© Rafael Balanzá
“Los asesinos lentos” fue publicada por Siruela en marzo de 2010, coincidiendo con las conmociones sociales y políticas que desencadenó la crisis financiera de 2008. Esa debacle económica había llegado a suelo patrio como una tormenta engelante de película apocalíptica, de esas que a medida que avanzan lo congelan todo a su paso. El último número de la revista cultural El Kraken –llevábamos 7 años editándola, sin interrupción-, vio la luz en enero de 2009. Todos los patrocinios se habían caído como fichas de dominó. Nadie tenía dinero para publicidad. Fueron días frustrantes; pero en septiembre de ese mismo año (“a la vida le gustan las simetrías y los leves anacronismos”, dice Borges en El Sur), me llamó a casa Rosa Regás para comunicarme que había ganado el Café Gijón de novela.
En febrero fui a Madrid a presentar el libro ante la prensa y un selecto grupo de invitados, incluyendo corresponsales extranjeros. Yo no contaba con ninguna clase de apoyo extraliterario (presencia en medios de comunicación, cargo relevante en alguna universidad o institución…) y la obra no trataba un tema que supusiera una apuesta segura. A preguntas de los periodistas, la definí como “novela negra sui generis”. Lo cierto era que ni siquiera ofrecía un detective simpático al que agarrarse.

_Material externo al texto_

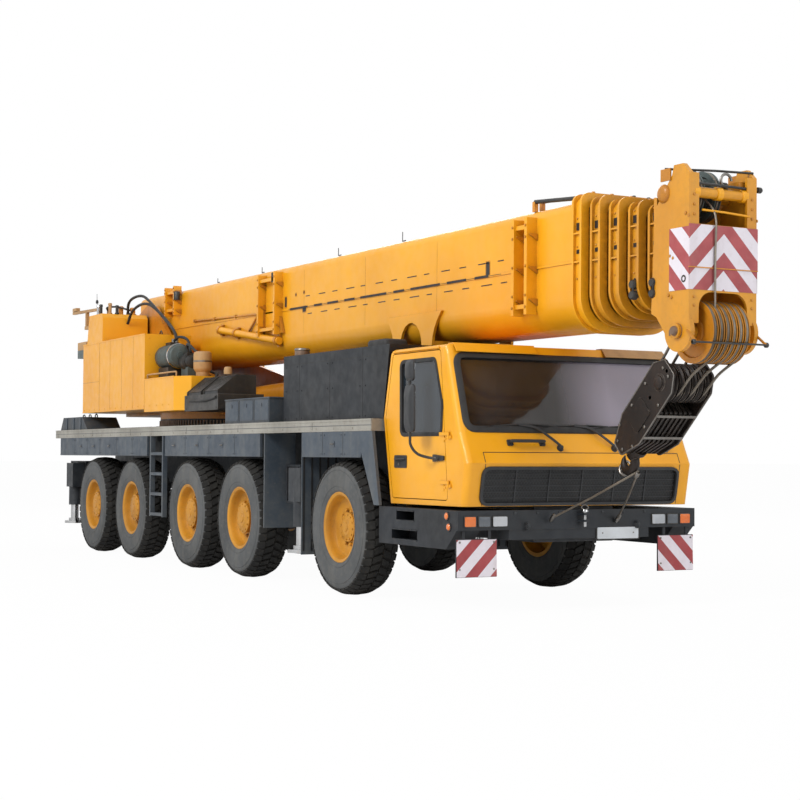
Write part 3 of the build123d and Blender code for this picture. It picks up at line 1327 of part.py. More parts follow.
def main():
    """Builds every piece and writes its STEP file."""
    os.makedirs("parts", exist_ok=True)
    hubs = {hub_of(number) for number in range(1, len(AXLES) + 1)}
    wheels = {(side, hub): make_wheel(side, *hub) for _, side in SIDES for hub in hubs}
    knuckles = {(side, hub): make_knuckle(side, hub[1]) for _, side in SIDES for hub in hubs}
    for number, x in enumerate(AXLES, start=1):
        at_hub = Location((x, 0, WHEEL_R))
        for name, side in SIDES:
            store(wheels[side, hub_of(number)], f"wheel_{number}_{name}", at_hub)
            if number in STEERED_AXLES:
                store(knuckles[side, hub_of(number)], f"knuckle_{number}_{name}", at_hub)
    with BuildPart() as beams:
        for number, x in enumerate(AXLES, start=1):
            add(make_axle_beam(x, number in STEERED_AXLES))
    store(beams.part, "axle_beams")
    store(make_chassis(), "chassis_frame")
    store(make_deck(), "deck")
    store(make_skirts(), "side_skirts")
    for place, boxes in (("front", FRONT_BOXES), ("rear", REAR_BOXES)):
        for (name, side), x in zip(SIDES, boxes):
            beam, jack = make_outrigger(x, side)
            store(beam, f"outrigger_beam_{place}_{name}")
            store(jack, f"outrigger_jack_{place}_{name}")
    store(make_engine_housing(), "engine_housing")
    store(make_cab(), "cab_shell")
    store(make_cab_glass(), "cab_glass")
    for name, side in SIDES:
        door, pane, mirror = make_door(side)
        store(door, f"door_{name}")
        store(pane, f"door_pane_{name}")
        store(mirror, f"mirror_{name}")
    store(make_bumper(), "front_bumper")
    store(make_lamps(), "lamps")
    store(make_seats(), "seats")
    store(make_dashboard(), "dashboard")
    store(make_superstructure(), "superstructure_frame")
    store(make_machinery_house(), "machinery_house")
    store(make_counterweight(), "counterweight")
    store(make_winch(), "winch")
    store(make_hydraulics(), "hydraulics")
    shell, glass, slider = make_operator_cab()
    store(shell, "operator_cab")
    store(glass, "operator_cab_glass")
    store(slider, "operator_cab_door")
    store(make_boom_base(), "boom_base", AT_BOOM)
    for index in range(1, SECTIONS):
        store(make_section(index).part, f"boom_section_{index}", AT_BOOM)
    store(make_boom_tip(), "boom_tip", AT_BOOM)
    store(make_sheaves(), "head_sheaves", AT_BOOM)
    barrel, rod, frame, run = make_cylinder()
    store(barrel, "luffing_barrel", frame)
    store(rod, "luffing_rod", frame)
    hook_at = Location((SHEAVE_X, 0, SHEAVE_Z), (0, BLOCK_LEAN, 0))
    store(make_hook_block(), "hook_block", hook_at)
    print("luffing cylinder between pins", round(run))


main()
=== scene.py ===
"""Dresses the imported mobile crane: materials, tyres, trim, rigging, light and camera.

Lengths are metres. Places are given from the front axle (X forwards, Y to the vehicle's left,
Z up) and moved by AXLE into the part's frame; those on the boom are given in BOOM, whose X runs
along the boom from its pivot and whose Z is square to it.
"""

import json
import logging
import math
from dataclasses import dataclass
from enum import Enum
from typing import Any, Sequence

import bmesh
import bpy
import numpy as np
from mathutils import Matrix, Vector

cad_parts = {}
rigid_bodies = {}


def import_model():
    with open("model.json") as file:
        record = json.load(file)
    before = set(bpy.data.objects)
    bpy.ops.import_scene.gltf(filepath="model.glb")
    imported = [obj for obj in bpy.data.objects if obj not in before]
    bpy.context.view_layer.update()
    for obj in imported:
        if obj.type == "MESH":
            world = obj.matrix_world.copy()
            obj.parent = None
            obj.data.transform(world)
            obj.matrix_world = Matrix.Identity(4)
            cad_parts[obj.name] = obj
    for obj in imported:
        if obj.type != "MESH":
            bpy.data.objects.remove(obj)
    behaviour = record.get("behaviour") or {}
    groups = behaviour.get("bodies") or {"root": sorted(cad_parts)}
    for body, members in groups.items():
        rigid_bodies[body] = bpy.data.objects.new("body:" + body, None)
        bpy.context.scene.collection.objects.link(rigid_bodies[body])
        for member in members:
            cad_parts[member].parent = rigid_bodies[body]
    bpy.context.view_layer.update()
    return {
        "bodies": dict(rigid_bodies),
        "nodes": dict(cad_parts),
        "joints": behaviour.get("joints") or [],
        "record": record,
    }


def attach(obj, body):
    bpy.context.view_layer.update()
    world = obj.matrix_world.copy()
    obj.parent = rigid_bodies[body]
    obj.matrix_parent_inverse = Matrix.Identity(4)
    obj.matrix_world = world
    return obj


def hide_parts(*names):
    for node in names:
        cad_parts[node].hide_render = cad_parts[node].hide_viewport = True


LOG = logging.getLogger("crane")
SIDES = (("right", -1), ("left", 1))
# the first axle in the part's frame, the boom's pivot from that axle, and the height that no fitting passes
AXLE_X = 2.735
PIVOT_X, PIVOT_Z = -8.3, 3.25
HIGHEST = 3.788
NOSE_DOWN = math.radians(0.45)
AXLE = Matrix.Translation((AXLE_X, 0.0, 0.0))
BOOM = Matrix.Translation((AXLE_X + PIVOT_X, 0.0, PIVOT_Z)) @ Matrix.Rotation(NOSE_DOWN, 4, "Y")
Point = tuple[float, float, float]
Flat = Sequence[tuple[float, float]]


def linear(code: str) -> tuple[float, float, float, float]:
    """Turns an sRGB hex value into a linear colour.

    Each channel c is c / 12.92 below 0.04045 and ((c + 0.055) / 1.055) ** 2.4 above it.

    Args:
        code: six hexadecimal digits.

    Returns:
        Red, green, blue and alpha.
    """
    channels = np.array([int(code[i:i + 2], 16) for i in (0, 2, 4)]) / 255.0
    values = np.where(channels <= 0.04045, channels / 12.92, ((channels + 0.055) / 1.055) ** 2.4)
    return (*values.tolist(), 1.0)


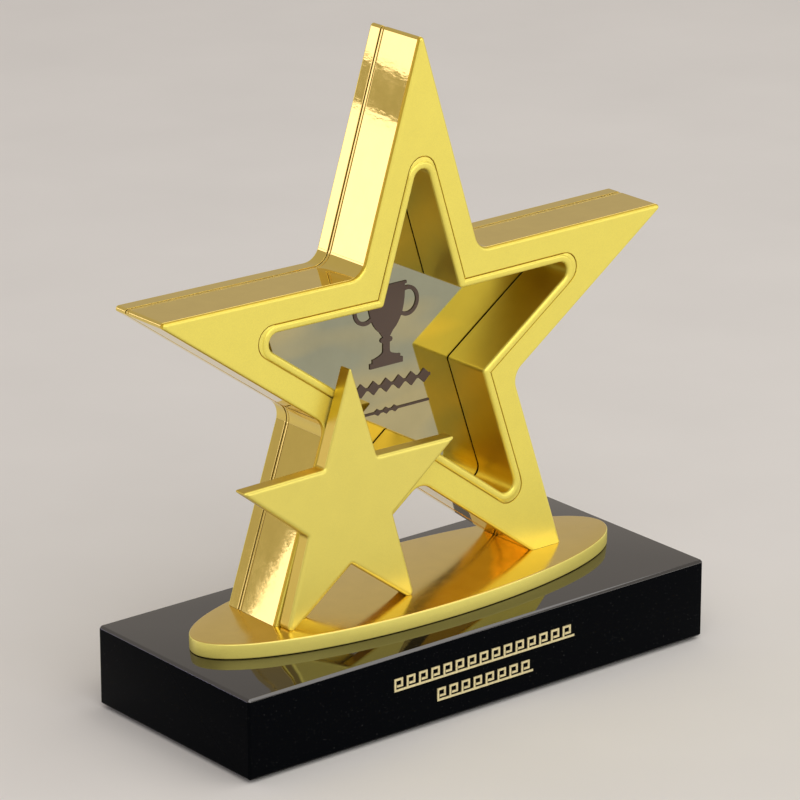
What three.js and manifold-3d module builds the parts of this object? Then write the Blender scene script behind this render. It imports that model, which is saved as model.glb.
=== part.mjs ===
// Star trophy: a hollow five-pointed star and a small solid star on an oval plate and a block base.
// Millimetres, +Z up, -Y front, origin at the middle of the underside of the base pad.
import * as THREE from "three";
import { mergeVertices } from "three/addons/utils/BufferGeometryUtils.js";
import Module from "manifold-3d";

// ---- driving dimensions ----
const BASE = { length: 181.5, width: 76, height: 26, chamfer: 0.8 };
const PAD = { inset: 4, thick: 1, corner: 3 };
const PLATE = { halfLength: 81.2, halfWidth: 25.6, thick: 5, edge: 0.5, x: -0.9 };
const STAR = { reach: 104.3, ratio: 0.373, tip: 1.0, notch: 5.8, centreZ: 104.2 };
const OPENING = { reach: 68.8, tip: 3.2, notch: 0.8 };
const FRONT = { face: -7.3, back: 9.9, round: 0.5 };
const BEAD = { width: 2.5, rise: 0.35 };
const MIRROR = { front: 10.2, back: 11.2, inset: 0.4 };
const REAR = { front: 11.5, back: 16.4, round: 0.5 };
const SMALL = {
  reach: 45.2, ratio: 0.396, arm: 0.45, foot: 1.5, notch: 1.3, round: 0.35, slim: 0.955,
  x: -31.9, z: 66, front: -12.9, back: -7.9,
};
const STAR_SCREW = { x: 49, y: 1.3, shank: 1.9, top: 43, head: 3.8, headTall: 2.6 };
const STAR_HOLE = { clear: 2.3, tapped: 2.1, top: 44, bore: 6, boreDepth: 12 };
const WASHER = { outer: 5, inner: 2.2, thick: 1 };
const REAR_SCREW = { reach: 72, shank: 1.4, head: 2.9, coneDepth: 1.5, end: 5.4 };
const REAR_HOLE = { clear: 1.8, tapped: 1.6, end: 5 };
const PIN = { radius: 1.4, hole: 1.6, front: -10.6, back: -1.6 };
const PINS = { upper: [-41.5, 67.2], lower: [-45.4, 49] };
const CUP = {
  z: 111.8, half: 8, bowlTop: 13, bowlBottom: -3, stem: 1.4, foot: 6.5, footTop: -10, bottom: -13,
  ring: { outer: 5, inner: 3.4 }, ringX: 8.2, ringZ: 6.6,
};
const LEAF = 0.3; // thickness of the emblem and ornament layers
const FIT = 0.05; // play under a layer, a head or a washer
const KEY = { height: 4.2, pitch: 4.8, stroke: 0.7 };
const UPPER_KEY = { units: 15, z: 17.2 };
const LOWER_KEY = { units: 8, z: 9.8 };
const MIRROR_ROWS = { wide: { units: 7, z: 92.5 }, slim: { half: 17, z: 84.2 } };

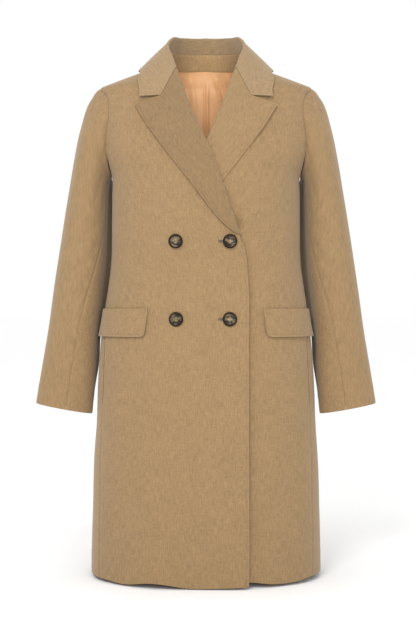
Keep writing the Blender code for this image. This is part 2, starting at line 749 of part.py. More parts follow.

El lector debía aceptar un juego exigente y sin concesiones. A día de hoy, sigue siendo un misterio para mí que la novela recibiera la aprobación unánime de la crítica y cosechara un notable éxito comercial: tres ediciones, audiolibro, traducción al italiano…
Muchas cosas han cambiado durante estos 15 años. Después de la crisis financiera y del subsiguiente pinchazo de la burbuja editorial, ya nada ha vuelto a ser lo mismo. La crítica literaria es ahora irrelevante. Los últimos grandes referentes (Ricardo Senabre, Rafael Conte) desaparecieron y la literatura de valor artístico tiene hoy un papel marginal. Triunfa la autoedición, pero ni siquiera los best-sellers se venden como antes. Los libros de mayor éxito suelen ser obras de género -folletines históricos y novelas negras de fórmula- o los que explotan temas recurrentes: nazismo, Guerra Civil… Productos seriados que pronto estarán al alcance de la inteligencia artificial. Mientras eso llega, ha aparecido una nueva categoría, la del “lectoescribidor”. Son lectores que durante un tiempo pasan a ser galeotes para las editoriales. Pero si un autor no vende más de 50 mil ejemplares, el aliciente económico es insignificante, comparado con el de los youtubers, por ejemplo; y cuando descubre además que el “prestigio literario” casi no existe -sobre todo en el ámbito comercial- abandona y es sustituido por otro. Félix de Azúa dijo hace unos años que la novela con mayúscula agoniza. Y todo esto coincide (qué casualidad) con un ascenso brutal de la ultraderecha. Después de la pandemia, la narrativa intenta sobrevivir en competencia con series y videojuegos. La llave de la posteridad pronto pasará a la generación de mi hijo. En ese incierto futuro, en el punto de mira de drones, misiles y asteroides, quedarán muy pocos libros de esta época. Sin embargo -sostiene Javier Gomá-, la posteridad, por ilusoria o remota que la consideremos, sigue siendo el objetivo legítimo del verdadero artista.